Les stars ne se construisent que sur leurs déboires. C'est en substance ce qui nous est montré à l'écran. Plus besoin du maquillage de la mise en scène, plus personne n'est dupe. Le vernis a depuis longtemps craqué. Tout sonne faux, sauf les sentiments – souvent de haine – qui anime les personnages. Plus personne ne fait illusion. Hollywood crée la vacuité dans lequel les candidats à la gloire éphémère s'engouffrent, des étoiles plein les yeux, et ne se définit que dans la négation d'elle-même. Un air pourtant connu de tous. Air qui, ironiquement, est illustré par le célèbre poème de Paul Eluard : « Liberté, j'écris ton nom... », qui revient comme un leitmotiv tout au long du film. Comme une forme d’auto-persuasion au cœur d'une société enchaînée, sur laquelle David Cronenberg se déchaîne. Il prend un malin plaisir à casser le jouet avec lequel pourtant il veut continuer de s'amuser. Mais en inventant ses propres règles de cette superbe partie de massacre.

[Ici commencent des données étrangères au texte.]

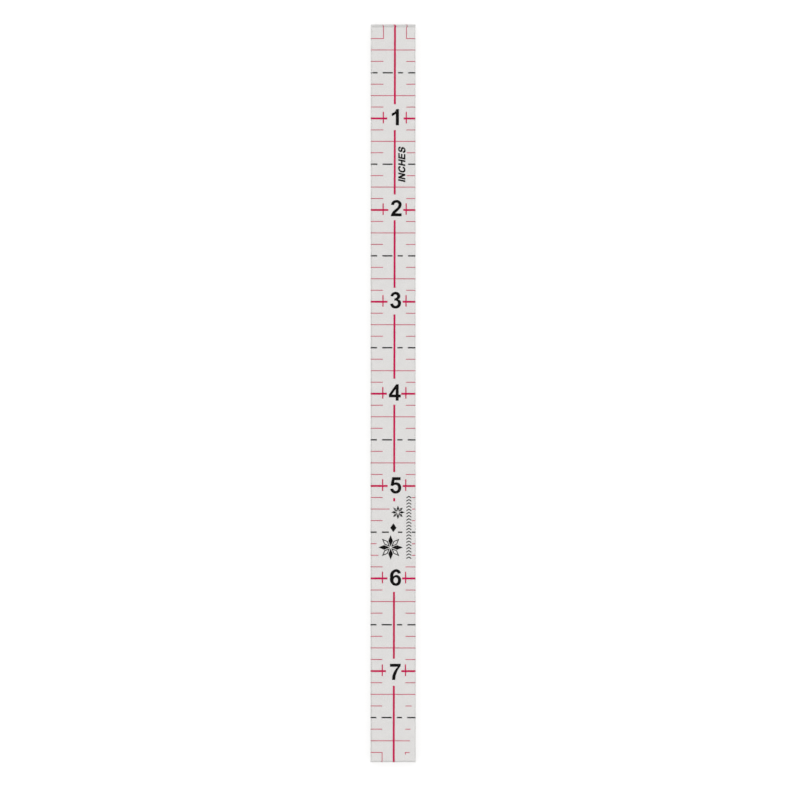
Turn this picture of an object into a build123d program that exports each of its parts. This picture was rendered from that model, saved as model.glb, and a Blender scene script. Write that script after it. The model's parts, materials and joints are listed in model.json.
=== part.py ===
from build123d import *
import math
import os

# Quilting ruler: one clear acrylic blade with a pink and a black ink pass on its
# underside. Each mark of the print is a thin film of ink, face to face with the blade.
# +Y runs along the ruler to its zero end, +X is its right-hand edge as it is read, and
# +Z points up at the reader. The origin is the middle of the footprint, on the surface
# that the ruler lies on. Millimetres and degrees.

inch = 25.4

# Blade
blade_length = 8 * inch
blade_width = 12.35
blade_thickness = 3.0
arris = 0.15  # broken edge, all round

# The print as a whole, and how far off the blade's middle it landed
ink_thickness = 0.03
scale_inches = 8
print_shift_x = 0.35
print_shift_y = -0.5
print_turn = -0.1

# Pink pass
centre_line_width = 0.52
inch_line_width = 0.52
cross_stroke_width = 0.31
cross_stroke_length = inch / 8
cross_stroke_shift = 0.25  # towards the zero end, from the inch line
fine_line_width = 0.18
tick_reach = inch / 8  # from the centre line to the inner end of a tick
corner_square = inch / 8  # from the blade's end to the line of its corner squares

# Black dashes across the half inches
dash_line_width = 0.34
first_dash = -6.2  # where the first dash starts, from the centre line
short_dash = 1.4
long_dash = 2.75
dash_gap = 1.45

# Numerals: the middle of each from its inch mark, and the room that the pink lines leave
# at its left, at its right, towards the zero end and towards the far end
numeral_height = 4.5
numeral_places = {
    "1": (0.14, 0.36),
    "2": (0.42, 0.52),
    "3": (0.31, 0.44),
    "4": (0.15, 0.37),
    "5": (0.42, 0.17),
    "6": (0.40, 0.24),
    "7": (0.40, -0.20),
}
numeral_room = {
    "1": (1.25, 1.30, 1.35, 1.35),
    "2": (0.65, 0.45, 1.55, 1.10),
    "3": (0.75, 0.45, 1.10, 1.65),
    "4": (0.60, 0.15, 1.55, 1.15),
    "5": (0.70, 0.40, 1.40, 1.25),
    "6": (0.70, 0.30, 1.40, 1.65),
    "7": (1.10, 0.20, 1.40, 1.60),
}

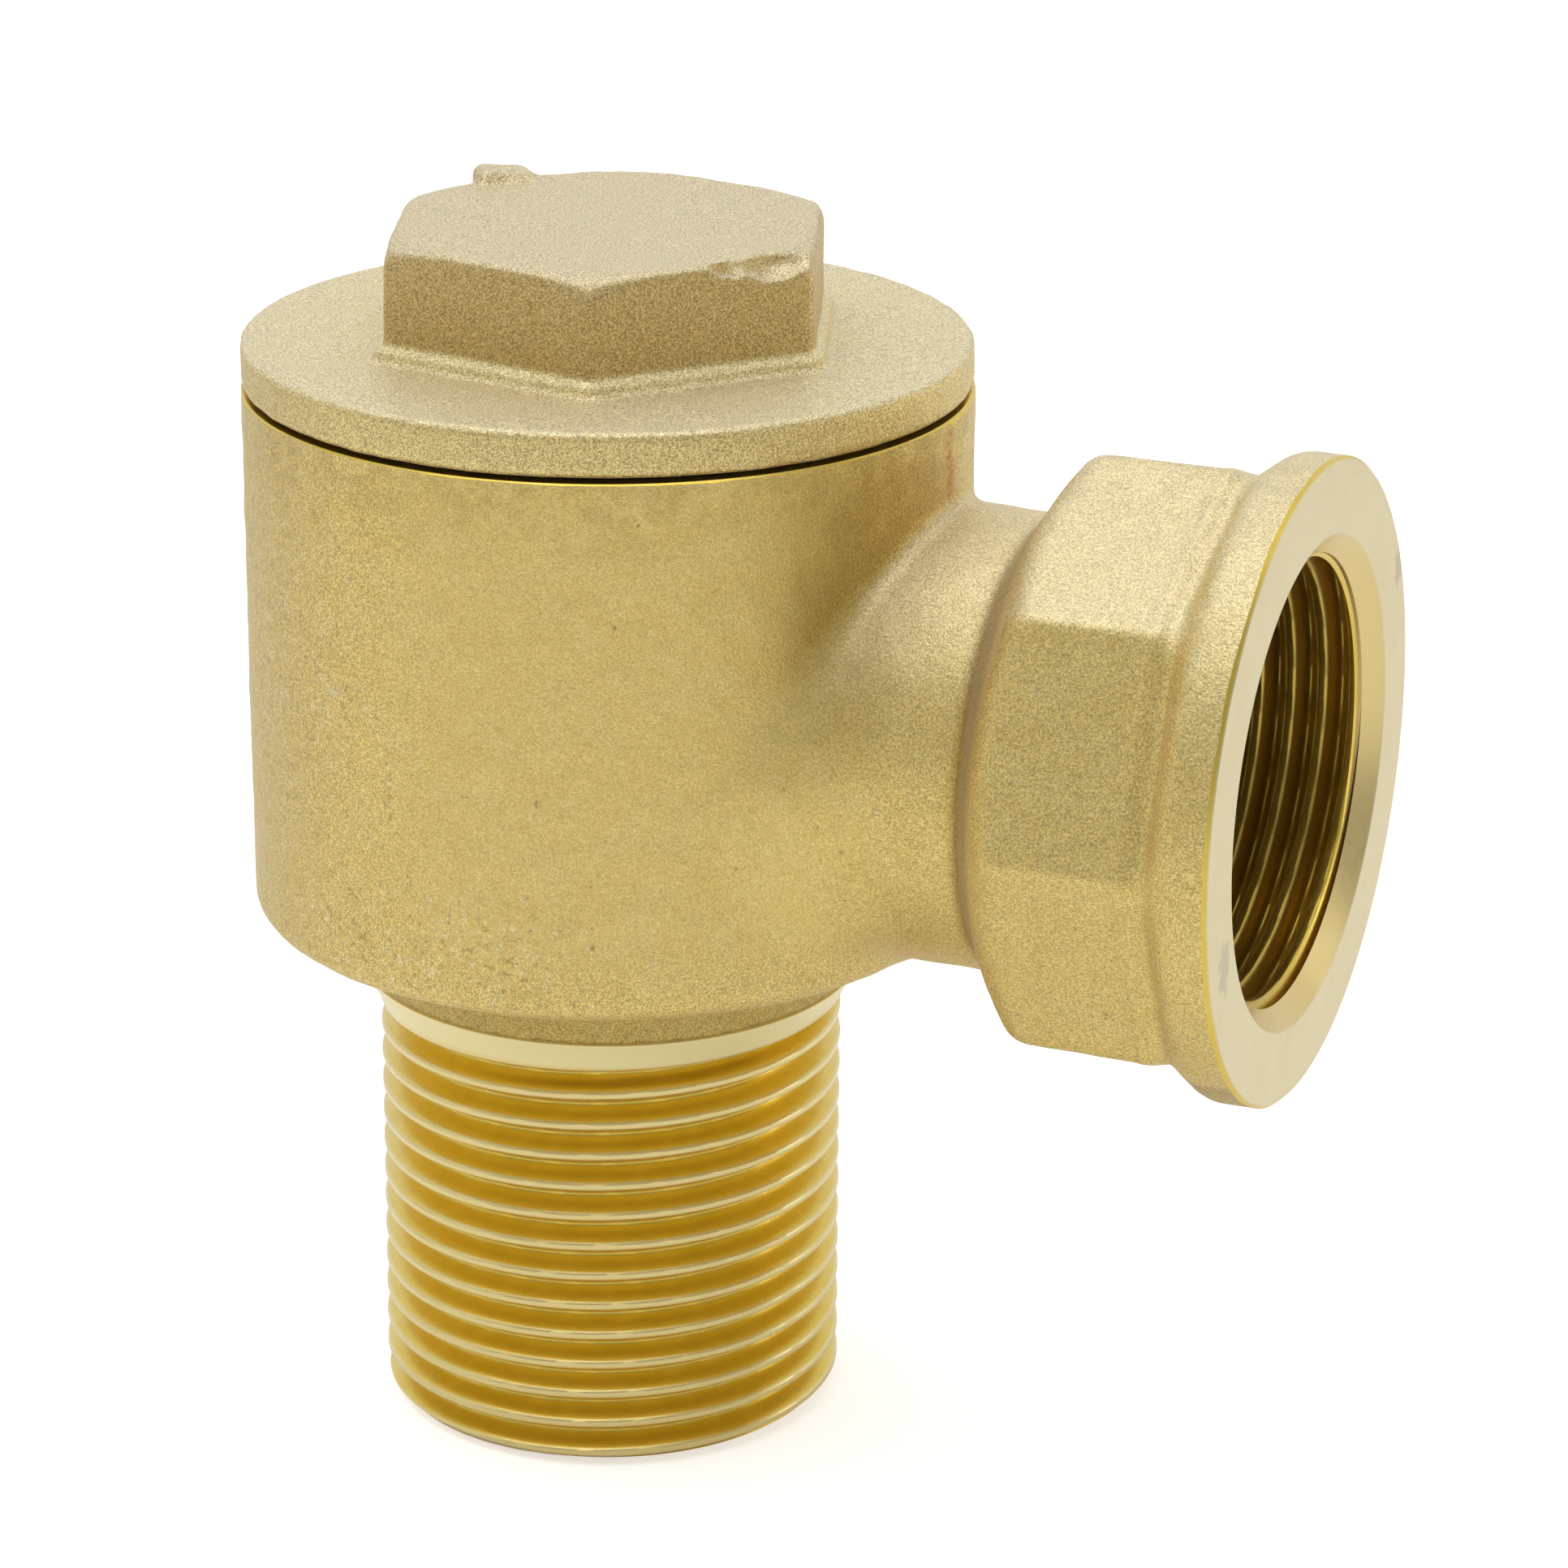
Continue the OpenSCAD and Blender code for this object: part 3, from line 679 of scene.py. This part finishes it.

David Cronenberg repousse les limites de la critique du star-système en entraînant ses personnages sur des territoires desquels aucun ne sortira indemne. Jeunes ou moins jeunes, personne n'est innocent. Tous sont alignés sur le même banc des accusés, et le jugement dernier est sans appel. Mais la distance mise entre lui et ses « héros » passés à la broyeuse remet finalement Hollywood à sa place, et son film épouse le regard que les gens ont sur l'industrie du cinéma. L'un comme l'autre ne sont que des divertissements.